Les musulmans parvinrent cependant à avoir le dessus et à prendre le fort d'az-Zubayr, le dernier du district d'an-Natâh. Les hommes de Khaybar se trouvaient maintenant dans le district suivant, ash-Shaqq, et défendaient le fort le plus proche, celui d'Ubayy. Ce fort se situait sur une colline appelée le Mont Shamran, où les ennemis se battirent avec détermination. Plusieurs combats singuliers opposèrent les meilleurs guerriers des deux camps : tous furent favorables aux musulmans.

Les forces musulmanes étaient placées, pour la bataille du fort d'Ubayy, sous le commandement d'Abû Dujâna dont nous avons déjà évoqué à propos de précédentes batailles, en particulier celle d'Uhud, le courage sans faille et la détermination exceptionnelle. Cette fois, il parvint à pénétrer dans le fort, dont les défenseurs s'empressèrent de fuir jusqu'au fort suivant, al-Barî'.
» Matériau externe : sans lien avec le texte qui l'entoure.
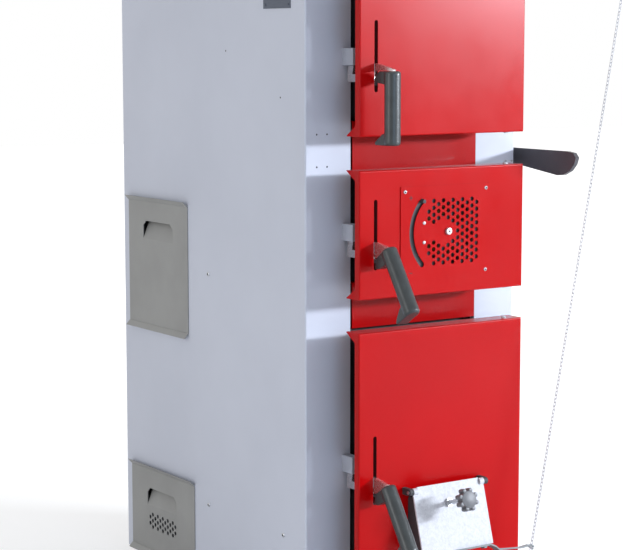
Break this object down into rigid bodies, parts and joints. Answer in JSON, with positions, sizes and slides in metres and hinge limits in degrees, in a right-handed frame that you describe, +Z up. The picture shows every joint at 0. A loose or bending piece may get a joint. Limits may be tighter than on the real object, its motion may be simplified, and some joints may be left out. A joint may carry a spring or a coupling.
{
  "type": "solid fuel boiler",
  "caption": "Tall steel heating boiler with stacked red doors, black handles, air rosette, chain-lifted air flap, side lever and service covers.",
  "frame": {"origin": "on the floor under the middle of the casing", "axes": "+X right along the front, +Y into the boiler, +Z up"},
  "size_m": [0.6331, 0.9649, 1.18],
  "materials": {
    "casing_paint": "semi-gloss powder coat",
    "red_gloss": "gloss powder coat",
    "dark_steel": "matt heat-resistant paint",
    "cast_grate": "rough as cast",
    "insulation_wool": "mineral wool and fibre board",
    "rope": "braided glass rope",
    "latch_steel": "rolled steel",
    "grip_plastic": "fine texture",
    "bright_steel": "zinc plated",
    "catch_paint": "semi-gloss",
    "flap_white": "zinc-white",
    "knob_grey": "moulded",
    "lever_dark": "satin",
    "plate_dark": "bare, satin",
    "regulator_brass": "plated",
    "cover_grey": "satin powder coat"
  },
  "bodies": {
    "boiler": {"base_frame": "dark_steel", "front_plate": "dark_steel", "outer_jacket": "dark_steel", "firebox": "dark_steel", "fire_grate": "cast_grate", "flue_baffle": "dark_steel", "insulation": "insulation_wool", "side_panel_left": "casing_paint", "side_panel_right": "casing_paint", "top_cover": "casing_paint", "rear_panel": "casing_paint", "front_casing": "casing_paint", "cross_piece_upper": "red_gloss", "cross_piece_lower": "red_gloss", "hinge_lugs": "dark_steel", "hinge_pins": "bright_steel", "latch_catches": "catch_paint", "name_plate": "plate_dark", "casing_screws": "bright_steel", "cleaning_hatches": "dark_steel", "flue_collar": "dark_steel", "boiler_sockets": "dark_steel", "regulator_body": "regulator_brass", "ash_pan": "dark_steel"},
    "loading_door": {"loading_cover": "red_gloss", "loading_inner": "dark_steel", "loading_pad": "insulation_wool", "loading_seal": "rope"},
    "loading_handle": {"loading_arm": "latch_steel", "loading_grip": "grip_plastic"},
    "stoking_door": {"stoking_cover": "red_gloss", "stoking_inner": "dark_steel", "stoking_pad": "insulation_wool", "stoking_seal": "rope", "rosette_plate": "red_gloss", "rosette_screws": "bright_steel"},
    "stoking_handle": {"stoking_arm": "latch_steel", "stoking_grip": "grip_plastic"},
    "ash_door": {"ash_cover": "red_gloss", "ash_inner": "dark_steel", "ash_pad": "insulation_wool", "ash_seal": "rope", "flap_duct": "dark_steel", "flap_pin": "bright_steel"},
    "ash_handle": {"ash_arm": "latch_steel", "ash_grip": "grip_plastic"},
    "rosette": {"rosette_disc": "dark_steel"},
    "air_flap": {"flap_plate": "flap_white", "flap_stud": "bright_steel", "chain_arm": "latch_steel"},
    "star_knob": {"star_knob": "knob_grey"},
    "regulator_rod": {"regulator_rod": "bright_steel"},
    "chain_hanger": {"chain_hanger": "bright_steel"},
    "chain": {"chain": "bright_steel"},
    "regulator_knob": {"regulator_knob": "knob_grey"},
    "start_lever": {"bypass_lever": "lever_dark", "bypass_flap": "dark_steel"},
    "flue_damper": {"flue_damper": "dark_steel"},
    "upper_service_cover": {"service_cover_upper": "cover_grey"},
    "lower_service_cover": {"service_cover_lower": "cover_grey"}
  },
  "joints": [
    {"name": "loading_door_hinge", "type": "hinge", "parent": "boiler", "child": "loading_door", "pos_m": [0.147, -0.391, 1.127], "axis": [0, 0, 1], "range_deg": [0, 95]},
    {"name": "stoking_door_hinge", "type": "hinge", "parent": "boiler", "child": "stoking_door", "pos_m": [0.147, -0.391, 0.807], "axis": [0, 0, 1], "range_deg": [0, 95]},
    {"name": "ash_door_hinge", "type": "hinge", "parent": "boiler", "child": "ash_door", "pos_m": [0.147, -0.391, 0.536], "axis": [0, 0, 1], "range_deg": [0, 95]},
    {"name": "loading_handle_turn", "type": "hinge", "parent": "loading_door", "child": "loading_handle", "pos_m": [-0.1416, -0.395, 0.959], "axis": [-1, 0, 0], "range_deg": [-4, 45]},
    {"name": "stoking_handle_turn", "type": "hinge", "parent": "stoking_door", "child": "stoking_handle", "pos_m": [-0.1416, -0.395, 0.6635], "axis": [-1, 0, 0], "range_deg": [-4, 45]},
    {"name": "ash_handle_turn", "type": "hinge", "parent": "ash_door", "child": "ash_handle", "pos_m": [-0.1416, -0.395, 0.264], "axis": [-1, 0, 0], "range_deg": [-4, 45]},
    {"name": "rosette_turn", "type": "hinge", "parent": "stoking_door", "child": "rosette", "pos_m": [0.0091, -0.404, 0.6981], "axis": [0, -1, 0], "range_deg": [0, 84]},
    {"name": "air_flap_hinge", "type": "hinge", "parent": "ash_door", "child": "air_flap", "pos_m": [0, -0.424, 0.258], "axis": [-1, 0, 0], "range_deg": [0, 25]},
    {"name": "star_knob_turn", "type": "hinge", "parent": "air_flap", "child": "star_knob", "pos_m": [-0.005, -0.433, 0.2325], "axis": [0, -0.9603, 0.279], "continuous": true},
    {"name": "regulator_rod_lift", "type": "hinge", "parent": "boiler", "child": "regulator_rod", "pos_m": [0.354, -0.25, 1.13], "axis": [-1, 0, 0], "range_deg": [0, 7.5]},
    {"name": "hanger_swing", "type": "hinge", "parent": "regulator_rod", "child": "chain_hanger", "pos_m": [0.354, -0.46, 1.13], "axis": [-1, 0, 0], "range_deg": [-4.5, 0]},
    {"name": "chain_swing", "type": "hinge", "parent": "chain_hanger", "child": "chain", "pos_m": [0.354, -0.46, 1.126], "axis": [0, -1, 0], "range_deg": [0, 11.2]},
    {"name": "regulator_knob_turn", "type": "hinge", "parent": "boiler", "child": "regulator_knob", "pos_m": [0.38, -0.25, 1.13], "axis": [1, 0, 0], "range_deg": [-150, 150]},
    {"name": "start_lever_turn", "type": "hinge", "parent": "boiler", "child": "start_lever", "pos_m": [0, -0.225, 0.819], "axis": [-1, 0, 0], "range_deg": [0, 65]},
    {"name": "flue_damper_turn", "type": "hinge", "parent": "boiler", "child": "flue_damper", "pos_m": [0, 0.366, 0.98], "axis": [1, 0, 0], "range_deg": [0, 90]},
    {"name": "upper_service_cover_pull", "type": "slide", "parent": "boiler", "child": "upper_service_cover", "axis": [-1, 0, 0], "range_m": [0, 0.12]},
    {"name": "lower_service_cover_pull", "type": "slide", "parent": "boiler", "child": "lower_service_cover", "axis": [-1, 0, 0], "range_m": [0, 0.12]}
  ],
  "couplings": [
    {"joint": "regulator_rod_lift", "follows": "air_flap_hinge", "ratio": 0.272},
    {"joint": "hanger_swing", "follows": "air_flap_hinge", "ratio": -0.158},
    {"joint": "chain_swing", "follows": "ash_door_hinge", "ratio": 0.117}
  ]
}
Lorsque le Prophète et ses compagnons poursuivirent leur marche jusqu'à ce fort. Les défenseurs du fort d'al-Barî' étaient peut-être les meilleurs tireurs à l'arc de tous les hommes de Khaybar. Lors de cet affrontement, ils justifièrent leur réputation en déversant sur les musulmans une pluie de flèches et de pierres. Certaines flèches atteignirent même les vêtements du Prophète. Alors, le Prophète ordonna à ses compagnons de sortir la catapulte et de commencer à l'utiliser.
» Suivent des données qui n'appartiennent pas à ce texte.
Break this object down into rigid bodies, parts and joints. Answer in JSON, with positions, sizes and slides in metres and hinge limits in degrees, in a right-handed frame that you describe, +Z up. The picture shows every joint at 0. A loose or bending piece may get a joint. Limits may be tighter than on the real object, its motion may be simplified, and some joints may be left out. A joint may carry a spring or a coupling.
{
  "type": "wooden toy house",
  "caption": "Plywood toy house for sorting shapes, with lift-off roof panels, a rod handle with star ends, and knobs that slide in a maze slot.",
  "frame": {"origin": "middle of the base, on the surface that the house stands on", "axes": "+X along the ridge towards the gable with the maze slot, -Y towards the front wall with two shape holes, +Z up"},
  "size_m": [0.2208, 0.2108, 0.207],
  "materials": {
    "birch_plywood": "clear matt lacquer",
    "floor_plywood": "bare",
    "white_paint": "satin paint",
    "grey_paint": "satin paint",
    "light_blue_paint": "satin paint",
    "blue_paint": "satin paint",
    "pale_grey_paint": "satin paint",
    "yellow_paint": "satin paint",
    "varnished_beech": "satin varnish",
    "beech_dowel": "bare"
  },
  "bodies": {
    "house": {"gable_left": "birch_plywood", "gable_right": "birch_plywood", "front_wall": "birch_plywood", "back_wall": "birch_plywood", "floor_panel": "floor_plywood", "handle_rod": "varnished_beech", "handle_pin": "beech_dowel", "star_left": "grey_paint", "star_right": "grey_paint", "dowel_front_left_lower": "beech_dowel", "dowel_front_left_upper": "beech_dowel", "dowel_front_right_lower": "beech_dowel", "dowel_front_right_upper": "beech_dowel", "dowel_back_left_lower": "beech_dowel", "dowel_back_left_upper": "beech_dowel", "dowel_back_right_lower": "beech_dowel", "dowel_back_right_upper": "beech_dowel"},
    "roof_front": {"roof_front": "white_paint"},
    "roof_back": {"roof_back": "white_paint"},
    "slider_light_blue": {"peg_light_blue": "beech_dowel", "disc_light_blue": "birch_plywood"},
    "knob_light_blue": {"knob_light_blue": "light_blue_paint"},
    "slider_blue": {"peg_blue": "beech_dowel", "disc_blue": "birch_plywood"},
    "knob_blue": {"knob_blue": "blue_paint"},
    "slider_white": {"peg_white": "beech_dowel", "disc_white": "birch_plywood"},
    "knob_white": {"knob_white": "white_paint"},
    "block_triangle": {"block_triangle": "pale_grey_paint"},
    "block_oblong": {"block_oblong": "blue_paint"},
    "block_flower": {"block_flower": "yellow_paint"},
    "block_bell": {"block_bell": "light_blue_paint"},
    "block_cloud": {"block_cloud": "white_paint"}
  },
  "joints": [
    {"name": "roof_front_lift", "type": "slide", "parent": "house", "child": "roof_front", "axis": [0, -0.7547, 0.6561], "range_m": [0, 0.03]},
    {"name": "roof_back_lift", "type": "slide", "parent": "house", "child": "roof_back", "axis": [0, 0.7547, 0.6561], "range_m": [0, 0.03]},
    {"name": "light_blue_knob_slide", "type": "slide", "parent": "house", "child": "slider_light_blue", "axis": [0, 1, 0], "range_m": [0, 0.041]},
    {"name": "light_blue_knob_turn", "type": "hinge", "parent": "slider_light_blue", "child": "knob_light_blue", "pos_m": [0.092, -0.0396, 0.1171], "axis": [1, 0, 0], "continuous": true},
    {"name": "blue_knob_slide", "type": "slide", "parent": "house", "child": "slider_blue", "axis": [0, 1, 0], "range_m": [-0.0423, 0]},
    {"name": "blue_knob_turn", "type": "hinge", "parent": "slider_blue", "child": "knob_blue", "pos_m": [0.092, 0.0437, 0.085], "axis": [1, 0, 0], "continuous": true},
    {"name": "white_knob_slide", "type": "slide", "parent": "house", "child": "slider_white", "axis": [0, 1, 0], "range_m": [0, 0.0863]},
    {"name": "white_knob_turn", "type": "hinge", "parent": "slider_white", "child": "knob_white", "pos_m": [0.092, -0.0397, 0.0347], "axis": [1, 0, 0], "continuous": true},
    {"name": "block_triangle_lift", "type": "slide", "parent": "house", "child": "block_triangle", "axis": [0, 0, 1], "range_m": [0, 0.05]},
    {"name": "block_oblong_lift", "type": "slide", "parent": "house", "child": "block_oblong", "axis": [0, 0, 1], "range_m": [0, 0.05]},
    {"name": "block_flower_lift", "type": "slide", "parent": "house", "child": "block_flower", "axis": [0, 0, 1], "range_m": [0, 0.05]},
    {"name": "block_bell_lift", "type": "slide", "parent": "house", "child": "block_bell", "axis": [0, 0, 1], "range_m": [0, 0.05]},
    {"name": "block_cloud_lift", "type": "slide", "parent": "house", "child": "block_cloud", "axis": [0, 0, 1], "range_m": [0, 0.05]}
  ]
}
Les défenseurs du fort, terrifiés, prirent la fuite pour se réfugier au district suivant. Ainsi, le district d'ash-Shaqq avec ses forts était tombé entièrement entre les mains des musulmans. Battant en retraite jusqu'au dernier district, celui d'al-Katîba, les hommes de Khaybar installèrent d'abord leur défense au fort d'al-Qamus dirigé par la famille d'al-Huqayq, à laquelle appartenaient plusieurs des chefs juifs qui avaient précédemment pris part à des complots contre les musulmans.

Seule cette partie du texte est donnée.